• _Exercise requirements_: Extract the first line through the line containing "vanes = floor((cover_w" from the listing below, exactly as written.

• _Information provided_:

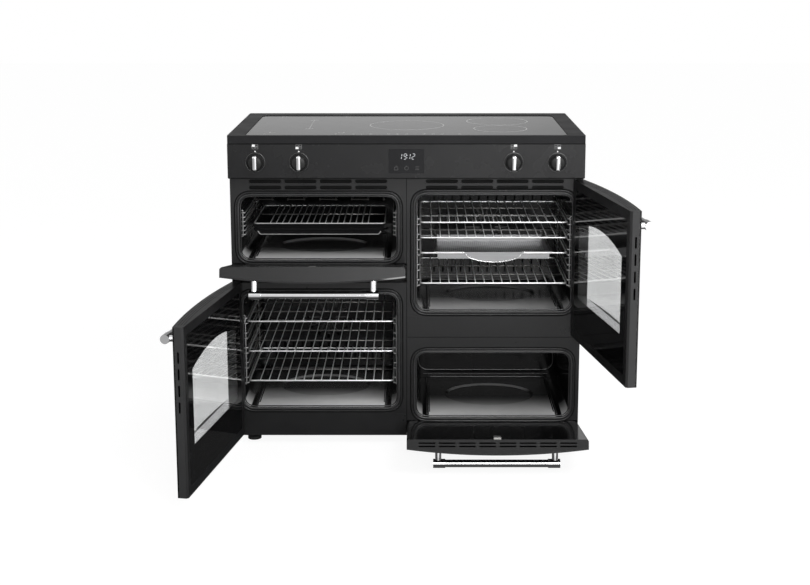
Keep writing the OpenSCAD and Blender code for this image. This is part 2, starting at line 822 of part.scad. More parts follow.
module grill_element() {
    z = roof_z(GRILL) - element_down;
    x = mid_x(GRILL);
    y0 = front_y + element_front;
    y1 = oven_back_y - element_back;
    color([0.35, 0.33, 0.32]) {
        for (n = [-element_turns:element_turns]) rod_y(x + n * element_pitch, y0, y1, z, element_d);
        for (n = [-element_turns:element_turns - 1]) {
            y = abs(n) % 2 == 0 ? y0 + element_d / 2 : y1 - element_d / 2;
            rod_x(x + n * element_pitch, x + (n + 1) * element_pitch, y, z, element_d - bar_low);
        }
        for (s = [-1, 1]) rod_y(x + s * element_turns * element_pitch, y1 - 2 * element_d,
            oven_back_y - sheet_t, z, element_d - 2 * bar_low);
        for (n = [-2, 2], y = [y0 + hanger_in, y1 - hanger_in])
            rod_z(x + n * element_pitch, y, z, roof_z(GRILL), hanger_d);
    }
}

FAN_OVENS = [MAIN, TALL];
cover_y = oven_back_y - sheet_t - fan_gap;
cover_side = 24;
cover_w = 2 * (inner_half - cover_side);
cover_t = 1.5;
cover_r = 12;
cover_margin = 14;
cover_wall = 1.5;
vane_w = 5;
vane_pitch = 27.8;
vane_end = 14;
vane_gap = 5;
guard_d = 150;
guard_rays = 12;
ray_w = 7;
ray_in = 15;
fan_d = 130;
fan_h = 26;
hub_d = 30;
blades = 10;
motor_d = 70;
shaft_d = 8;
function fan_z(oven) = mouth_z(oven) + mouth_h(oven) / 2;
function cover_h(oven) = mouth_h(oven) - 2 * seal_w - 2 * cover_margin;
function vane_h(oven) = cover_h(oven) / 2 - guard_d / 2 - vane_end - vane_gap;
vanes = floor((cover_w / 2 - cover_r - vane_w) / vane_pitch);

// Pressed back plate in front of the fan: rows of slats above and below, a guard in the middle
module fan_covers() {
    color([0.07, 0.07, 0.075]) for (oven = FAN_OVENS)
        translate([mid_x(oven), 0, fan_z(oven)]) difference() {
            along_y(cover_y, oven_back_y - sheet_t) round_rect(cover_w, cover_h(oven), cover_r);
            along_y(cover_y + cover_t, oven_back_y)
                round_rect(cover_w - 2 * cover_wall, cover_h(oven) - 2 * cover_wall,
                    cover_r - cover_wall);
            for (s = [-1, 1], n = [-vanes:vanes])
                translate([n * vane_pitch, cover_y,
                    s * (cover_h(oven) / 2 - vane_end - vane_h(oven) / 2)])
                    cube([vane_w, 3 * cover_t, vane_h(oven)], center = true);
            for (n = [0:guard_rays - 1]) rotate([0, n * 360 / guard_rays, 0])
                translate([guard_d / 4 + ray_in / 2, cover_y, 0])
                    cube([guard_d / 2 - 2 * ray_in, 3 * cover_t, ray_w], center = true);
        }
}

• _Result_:
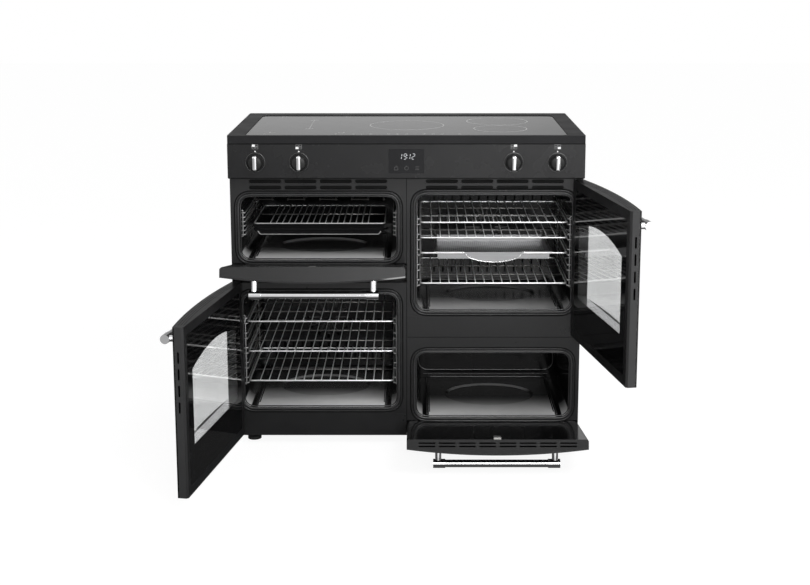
Keep writing the OpenSCAD and Blender code for this image. This is part 2, starting at line 822 of part.scad. More parts follow.
module grill_element() {
    z = roof_z(GRILL) - element_down;
    x = mid_x(GRILL);
    y0 = front_y + element_front;
    y1 = oven_back_y - element_back;
    color([0.35, 0.33, 0.32]) {
        for (n = [-element_turns:element_turns]) rod_y(x + n * element_pitch, y0, y1, z, element_d);
        for (n = [-element_turns:element_turns - 1]) {
            y = abs(n) % 2 == 0 ? y0 + element_d / 2 : y1 - element_d / 2;
            rod_x(x + n * element_pitch, x + (n + 1) * element_pitch, y, z, element_d - bar_low);
        }
        for (s = [-1, 1]) rod_y(x + s * element_turns * element_pitch, y1 - 2 * element_d,
            oven_back_y - sheet_t, z, element_d - 2 * bar_low);
        for (n = [-2, 2], y = [y0 + hanger_in, y1 - hanger_in])
            rod_z(x + n * element_pitch, y, z, roof_z(GRILL), hanger_d);
    }
}

FAN_OVENS = [MAIN, TALL];
cover_y = oven_back_y - sheet_t - fan_gap;
cover_side = 24;
cover_w = 2 * (inner_half - cover_side);
cover_t = 1.5;
cover_r = 12;
cover_margin = 14;
cover_wall = 1.5;
vane_w = 5;
vane_pitch = 27.8;
vane_end = 14;
vane_gap = 5;
guard_d = 150;
guard_rays = 12;
ray_w = 7;
ray_in = 15;
fan_d = 130;
fan_h = 26;
hub_d = 30;
blades = 10;
motor_d = 70;
shaft_d = 8;
function fan_z(oven) = mouth_z(oven) + mouth_h(oven) / 2;
function cover_h(oven) = mouth_h(oven) - 2 * seal_w - 2 * cover_margin;
function vane_h(oven) = cover_h(oven) / 2 - guard_d / 2 - vane_end - vane_gap;
vanes = floor((cover_w / 2 - cover_r - vane_w) / vane_pitch);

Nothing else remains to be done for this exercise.